Краткая история красоты
Apr. 21st, 2013 10:05 pm![[personal profile]](https://www.dreamwidth.org/img/silk/identity/user.png)
![[livejournal.com profile]](https://www.dreamwidth.org/img/external/lj-userinfo.gif)

То, что неизмеримо – не существует, - сказал Нильс Бор. Это рационалистическое определение прекрасно характеризует отношение ХХ века к окружающему миру. Но красота не может быть измерена: нельзя найти единицы измерения для её количественной оценки, и тяжело представить себе сравнительные таблицы или «эталонные» образцы. У каждого есть собственные требования к красоте в изобразительном искусстве. Большинство зрителей желают увидеть изящную «похожесть» в произведении. Внешнее украшательство и поверхностная декоративность стали объектами критики в конце XIX – начале ХХ века. Именно тогда, на излете эпохи модернизма, родились новые критерии красоты. После М.Дюшана и К.Малевича, в искусстве стало цениться не качество ремесленного исполнения, а качество идеи, вне зависимости от формы реализации.

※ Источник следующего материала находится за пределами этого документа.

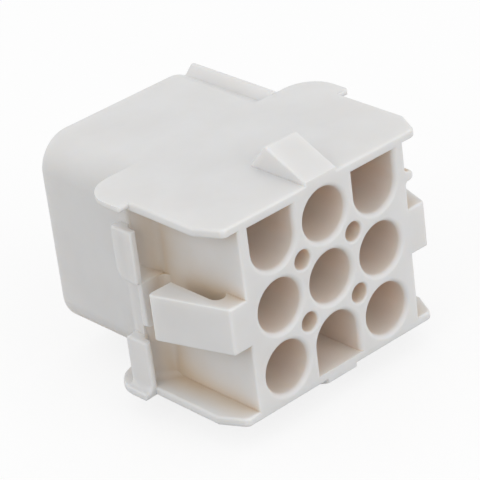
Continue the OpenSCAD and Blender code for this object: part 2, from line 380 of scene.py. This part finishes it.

Такая революция в оценке традиционных качеств изобразительности не могла быть пережита обществом в короткий срок. И когда в конце 1920-ых годов намечается возврат к «академическим идеалам», это воспринимается не как реставрация дореволюционной изобразительной эстетики, но как сложения более понятного и узнаваемого образа действительности. Красота советского времени – это любование работающим человеком. Только в труде видится истинная природа советского гражданина. Производственные помещения делаются с огромными окнами, чтобы работающие люди становились кинетической частью архитектурного ансамбля. Подчеркнутые несущие балки и опоры зданий , выделение функциональных деталей здания – типичные «украшения» архитектуры 1920-ых годов. Послевоенное искусство, созданное на идеях, закаленных в лагерях и репрессиях, часто не выглядело привлекательно, зато вполне четко артикулировало общественно-социальную проблематику. Теперь, чтобы произведение было привлекательно для зрителя, оно должно быть политически-актуальным. С послевоенного времени, красота вырождается в идеологических построениях официальных авторов и разрешенных течениях искусства, уступая новому формотворчеству, где украшением являются новые материалы и отсутствие идеологических иконографий.
В западноевропейском художественном пространстве, поэтизация культа потребления породила поп-арт. Сам по себе этот стиль стал чрезвычайно эффективной прививкой от пошлости. Русское искусство не знало проблематики культа потребления. Это были таинственные и непонятные определения в стране, которая перманентно находилась в состоянии дефицита тех или иных товаров.
Пошлость – явление стремящееся показаться тем, чем не является. Это процесс имитации без творческого переживания, лишь симуляция внешней формы. Русское же искусство всегда старалось отъединиться от внешнего, ради внутреннего переживания красоты. Для российского художника произведение искусства – сакральный предмет, могущий мистическим образом изменить порядок истории. Отношение к создателю творческой формы было всегда сродни отношению к жрецу или священнику, на него возлагалась ответственность не терпящая легкомысленности и поверхностности суждения.
В постперестроечном культурном пространстве пошлость, лишенная оков «социалистической нравственности» стала методом и материалом современного искусства. Дидактические функции искусства постепенно приобрели, отталкивающие для множества зрителей, радикальные формы. Этот процесс уже не касался таких категорий как «красота» или «изящество», но был скорее ангажирован политической ситуацией и социальной конъюнктурой. Начало 2000ых ознаменовалось попыткой возврата к станковым формам и академическому стандарту качества.
Это, в ряде случаев, было продиктовано не объективными предпосылками рынка искусства, но волей и желанием конкретных заказчиков или государственных институций. Поэтому, несмотря на их усилия, мы находимся в состоянии, когда понятие «красота» не является определяющим в оценке качества художественного произведения. Сейчас красота это субъективное понятие, употребление которого в повседневной речи может быть воспринято как омаж мещанскому вкусу и потакание общественным стереотипам. В искусстве XXI века мы сталкиваемся с новыми критериями красоты. В первые десятилетия нового столетия мультикультурализм стал основополагающей системой нового глобального пространства мировой культуры. Теперь, мы готовимся и вовсе отказаться от негативного отношения к пошлости. Ныне, красота это снова исключительно персональная категория и только такая постановка проблемы может стать основой искусства XXI века.